Once the name of the Company is registered then it cannot be removed from the Register unless it is dissolved by the process of law, either as a result of its winding up or upon its amalgamation with another Striking off Company. However, in case the Company is a Defunct Company, the Companies Act provides a short-cut to the winding up process, namely striking off company the name of the Company of the Register by the ROC. Thus it is an alternative mode of dissolution to the winding-up of a Company.

Striking off is preferred by a company which has relatively no or less outside liabilities. When a company is inoperative since its inception or in the past two years, it may apply for strike-off, often referred as fast-track exit. The primary condition is that the company has no assets or liabilities and has complied with relevant applicable provisions.

Features:

  • Easy and quick process then liquidation
  • Less expensive
  • No need to comply further compliances
  • Set off all liabilities
  • Can be revive thereafter upto 20 years

Modes of Strike off:

  • Strike off by ROC under Section 248(1) of the Companies Act 2013.
  • Strike off by Company by its own under Section 248(2) of the Companies Act 2013.

Grounds of Strike off:

  • A company has failed to commence its business within 1 year of incorporation;
  • The company is not carrying out any business or Activity for preceding 2 financial years and has not sought the status of Dormant Company under Section 455 of the Act.

PROCEDURE OF STRIKING OFF:

1. Holding of Board Meeting

The Company will hold  Board Meeting for passing a Board Resolution for the purpose of Striking off the name of the Company & authorize any director of the Company to apply to ROC.

2. Extinguishment of all Liabilities:

After passing of Board resolution if there are any liabilities then the Company will extinguish all the liabilities before the next step.

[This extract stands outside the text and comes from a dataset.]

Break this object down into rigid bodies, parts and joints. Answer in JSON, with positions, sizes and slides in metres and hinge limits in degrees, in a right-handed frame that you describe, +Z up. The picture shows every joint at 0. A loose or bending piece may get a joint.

3. Holding of General Meeting:

The Company will hold the general meeting of shareholders by passing a resolution for striking off the name of the Company with the approval of 75% of members as per paid up share capital of the Company and after passing of Special resolution Company will file E-form MGT-14 within 30 days.

4. Approval of Concern Authorities

In case if any other authority regulates the company, then the approval of such authority shall also be required.

5. Application to ROC by Company:

Application in Form STK- 2 to be filed by the Company along with other documents.

6. Public Notice by ROC:

After filing an application for strike off by the Company, the ROC shall publish a public notice in Form STK-6 inviting objections to the proposed Strike off, if any.

7. Intimation to Regulatory Authorities:

ROC shall simultaneously intimate the concerned regulatory authorities regulating the company, about the proposed action of removal or striking off the names of such companies and seek objections if any.

8. Publication of Notice of Resolution:

ROC shall strike off the name and dissolve the Company and a Notice of striking off and its dissolution to be published in the Official Gazette in Form STK 7.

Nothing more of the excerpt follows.